Somebody doesn’t seem to want either man to go to prison – assuming Musto is convicted, of course.
And I have to ask why?
What do they know that could hurt others? What skeletons are they preparing to bring into the open? Who can they sink?
I am not alone in worrying that the deck is purposely stacked in their favor. But the odds do not seem to favor law-abiding citizens who are fast losing faith in the system and in the supposedly sacred public trust.
Mericle, far more than the still beloved Musto, has achieved a kind of acclaim in the face of disgrace that I have never seen.
The once-prestigious Wyoming Seminary in Kingston – just blocks from where the late Mafia boss Russell Buffalno lived, by the way – recently accepted Mericle’s help in building a new athletic field and were so grateful that they named the field after him. A grand ceremony is planned for later this month to honor his good character and community service.

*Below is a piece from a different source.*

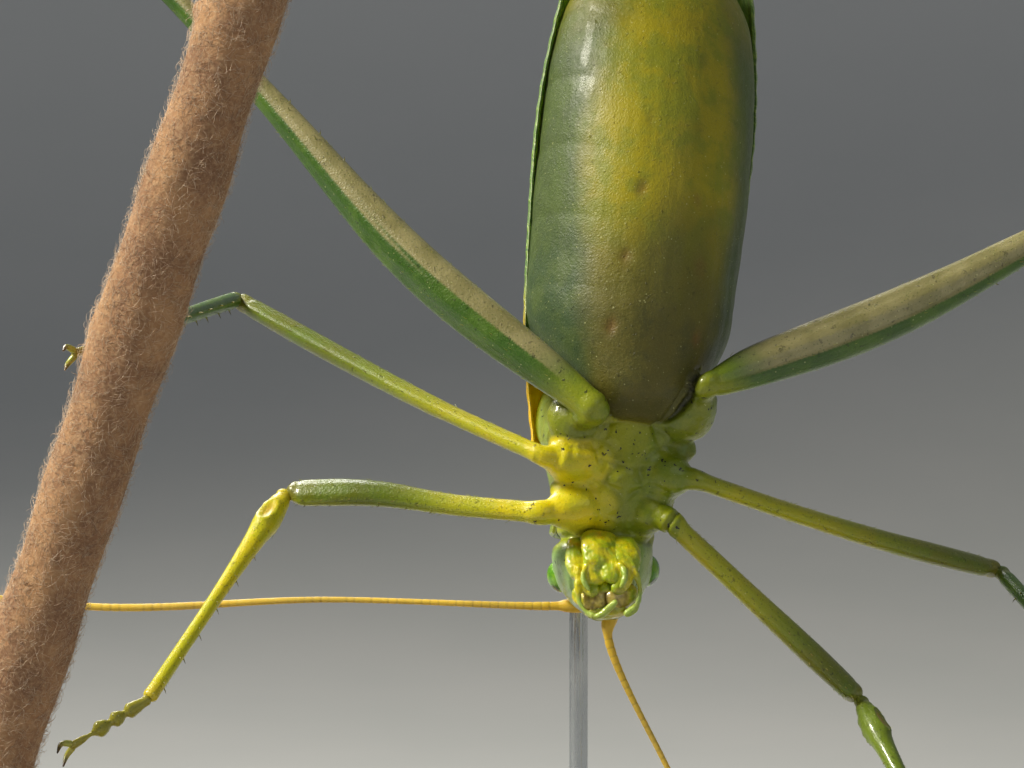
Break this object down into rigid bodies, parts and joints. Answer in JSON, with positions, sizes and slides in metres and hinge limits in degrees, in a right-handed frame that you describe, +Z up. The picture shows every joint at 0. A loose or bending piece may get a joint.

So while Wyoming Seminary’s elite supposedly shapes young minds to help shape a better future, they choose to overlook Mericle’s central role in the “Kids For Cash:” horror where two Mericle fiends/ friends, sold children into slavery for money – two million dollars of which came from Mericle.
A “finder’s fee,” Mericle and his lawyers call his contribution. Yeah, it was a finder’s fee all right – Luzerne County gangster judges Mark Ciavarella and Michael Conahan found children crying and afraid and sold them into a lifetime of despair – at least one of which ended in suicide.
Ciavarella and Conahan went away - 28 and 17 ½ years respectively.
Mericle walked away.
Now, at the annual Wilkes-Barre family YMCA dinner, where sitting Luzerne County judge Bill Amesbury – elected to help us heal in the aftermath of the terror that went before – shares a seat with Mericle on the board of directors, more dangerous fools prepare to present a “leadership” award in Mericle’s name.
Four years after pleading guilty in federal court, in the eyes of too many people who should know better, Mericle is more of a model citizen than ever.
Is some judge or prosecutor or elected official protecting him? Is somebody protecting Musto? Is somebody protecting them both?